[Records from a data collection]
:::::

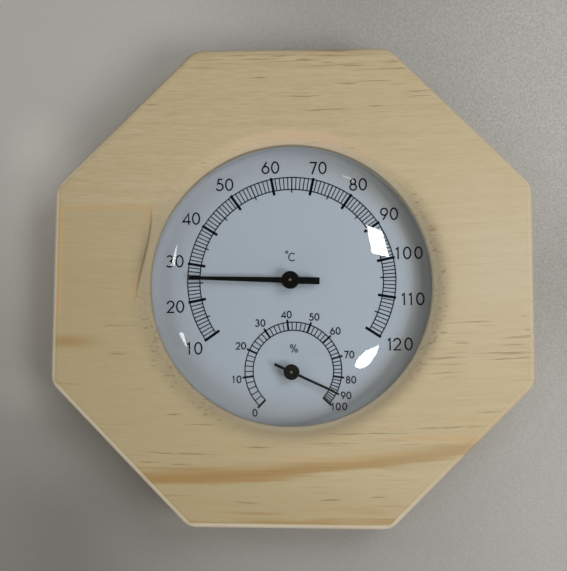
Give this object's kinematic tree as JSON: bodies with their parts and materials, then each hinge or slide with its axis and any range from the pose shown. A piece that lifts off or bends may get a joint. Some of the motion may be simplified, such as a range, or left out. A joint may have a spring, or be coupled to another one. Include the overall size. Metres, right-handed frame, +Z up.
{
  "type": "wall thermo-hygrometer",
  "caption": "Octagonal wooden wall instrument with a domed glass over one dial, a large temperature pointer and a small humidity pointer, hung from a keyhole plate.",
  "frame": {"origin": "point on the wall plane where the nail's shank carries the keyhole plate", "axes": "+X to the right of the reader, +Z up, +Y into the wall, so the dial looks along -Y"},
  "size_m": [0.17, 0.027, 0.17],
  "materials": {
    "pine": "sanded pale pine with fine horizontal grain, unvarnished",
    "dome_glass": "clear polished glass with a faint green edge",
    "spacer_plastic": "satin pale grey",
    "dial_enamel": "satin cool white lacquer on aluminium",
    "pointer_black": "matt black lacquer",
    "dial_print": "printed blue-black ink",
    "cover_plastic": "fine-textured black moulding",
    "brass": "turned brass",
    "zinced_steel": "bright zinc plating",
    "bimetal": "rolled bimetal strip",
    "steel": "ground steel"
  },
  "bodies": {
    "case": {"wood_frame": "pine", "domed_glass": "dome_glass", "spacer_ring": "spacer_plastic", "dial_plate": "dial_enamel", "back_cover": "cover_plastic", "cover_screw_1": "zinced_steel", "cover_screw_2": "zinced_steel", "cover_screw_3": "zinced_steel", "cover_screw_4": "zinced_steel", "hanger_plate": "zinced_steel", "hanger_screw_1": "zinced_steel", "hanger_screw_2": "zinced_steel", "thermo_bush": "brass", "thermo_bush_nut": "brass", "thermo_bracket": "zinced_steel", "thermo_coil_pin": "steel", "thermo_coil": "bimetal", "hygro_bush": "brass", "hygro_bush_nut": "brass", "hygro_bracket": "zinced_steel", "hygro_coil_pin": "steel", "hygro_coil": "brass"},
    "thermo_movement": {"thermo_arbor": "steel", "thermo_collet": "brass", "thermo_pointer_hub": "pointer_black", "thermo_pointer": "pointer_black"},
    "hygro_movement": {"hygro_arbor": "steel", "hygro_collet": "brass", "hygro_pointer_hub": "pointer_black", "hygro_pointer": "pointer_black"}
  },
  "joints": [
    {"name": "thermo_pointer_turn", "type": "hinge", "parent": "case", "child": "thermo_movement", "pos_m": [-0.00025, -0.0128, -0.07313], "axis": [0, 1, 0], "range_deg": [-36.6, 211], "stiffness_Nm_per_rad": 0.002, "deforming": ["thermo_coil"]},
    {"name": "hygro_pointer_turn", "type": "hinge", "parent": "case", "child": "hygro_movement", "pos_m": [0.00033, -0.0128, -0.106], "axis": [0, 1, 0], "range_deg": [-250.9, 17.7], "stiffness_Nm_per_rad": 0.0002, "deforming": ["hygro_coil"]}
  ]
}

:::::

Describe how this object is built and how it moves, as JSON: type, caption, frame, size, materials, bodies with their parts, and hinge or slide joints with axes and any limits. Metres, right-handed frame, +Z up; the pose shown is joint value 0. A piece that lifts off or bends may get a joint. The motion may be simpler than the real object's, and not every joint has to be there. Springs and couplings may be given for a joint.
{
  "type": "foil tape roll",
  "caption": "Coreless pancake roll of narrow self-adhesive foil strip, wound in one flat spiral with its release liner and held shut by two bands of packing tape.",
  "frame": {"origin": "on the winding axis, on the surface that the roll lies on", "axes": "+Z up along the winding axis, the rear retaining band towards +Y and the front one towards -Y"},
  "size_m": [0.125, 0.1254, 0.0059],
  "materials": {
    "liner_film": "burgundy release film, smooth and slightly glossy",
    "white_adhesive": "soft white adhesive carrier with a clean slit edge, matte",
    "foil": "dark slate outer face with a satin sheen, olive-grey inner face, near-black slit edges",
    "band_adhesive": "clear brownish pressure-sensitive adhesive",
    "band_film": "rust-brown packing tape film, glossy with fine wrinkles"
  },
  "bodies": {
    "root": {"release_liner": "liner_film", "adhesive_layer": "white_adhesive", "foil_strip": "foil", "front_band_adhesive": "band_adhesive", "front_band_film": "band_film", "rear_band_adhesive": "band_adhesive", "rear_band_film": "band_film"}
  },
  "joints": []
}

:::::

## GIVEN EXERCISE
Find all the lines containing "joints" in the material, then copy them.

## FINISHED EXERCISE
  "joints": [
Describe how this object is built and how it moves, as JSON: type, caption, frame, size, materials, bodies with their parts, and hinge or slide joints with axes and any limits. Metres, right-handed frame, +Z up; the pose shown is joint value 0. A piece that lifts off or bends may get a joint. The motion may be simpler than the real object's, and not every joint has to be there. Springs and couplings may be given for a joint.
  "joints": []